▽
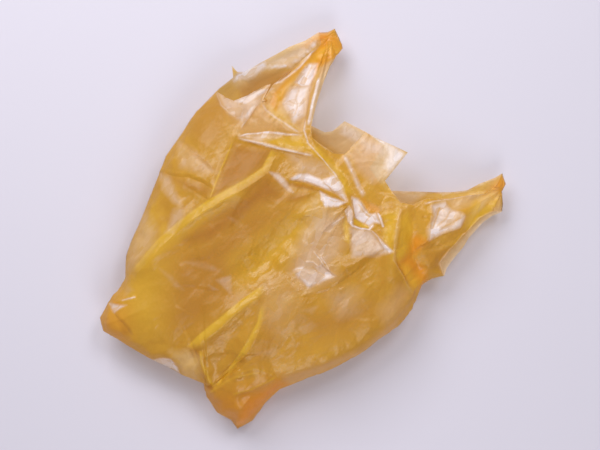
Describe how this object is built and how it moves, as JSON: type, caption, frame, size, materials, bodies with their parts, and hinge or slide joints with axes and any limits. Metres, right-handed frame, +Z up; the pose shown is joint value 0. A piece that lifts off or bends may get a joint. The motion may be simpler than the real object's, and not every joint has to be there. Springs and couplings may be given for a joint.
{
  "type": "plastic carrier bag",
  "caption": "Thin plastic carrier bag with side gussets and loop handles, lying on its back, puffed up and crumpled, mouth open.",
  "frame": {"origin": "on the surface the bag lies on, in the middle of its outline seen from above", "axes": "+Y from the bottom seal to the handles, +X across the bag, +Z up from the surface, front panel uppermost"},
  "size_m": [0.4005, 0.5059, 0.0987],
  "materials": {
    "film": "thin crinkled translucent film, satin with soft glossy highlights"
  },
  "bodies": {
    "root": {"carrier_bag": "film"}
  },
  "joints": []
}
△
● **WHAT NEEDS TO BE DONE**
Repeat the data exactly. Leave nothing out.

● **ANSWER TO THE EXERCISE**
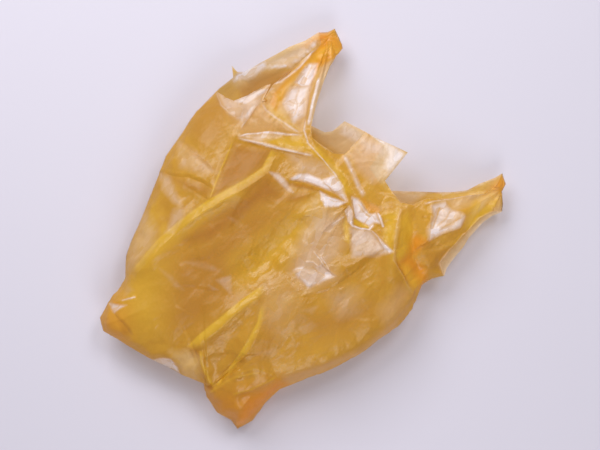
Describe how this object is built and how it moves, as JSON: type, caption, frame, size, materials, bodies with their parts, and hinge or slide joints with axes and any limits. Metres, right-handed frame, +Z up; the pose shown is joint value 0. A piece that lifts off or bends may get a joint. The motion may be simpler than the real object's, and not every joint has to be there. Springs and couplings may be given for a joint.
{
  "type": "plastic carrier bag",
  "caption": "Thin plastic carrier bag with side gussets and loop handles, lying on its back, puffed up and crumpled, mouth open.",
  "frame": {"origin": "on the surface the bag lies on, in the middle of its outline seen from above", "axes": "+Y from the bottom seal to the handles, +X across the bag, +Z up from the surface, front panel uppermost"},
  "size_m": [0.4005, 0.5059, 0.0987],
  "materials": {
    "film": "thin crinkled translucent film, satin with soft glossy highlights"
  },
  "bodies": {
    "root": {"carrier_bag": "film"}
  },
  "joints": []
}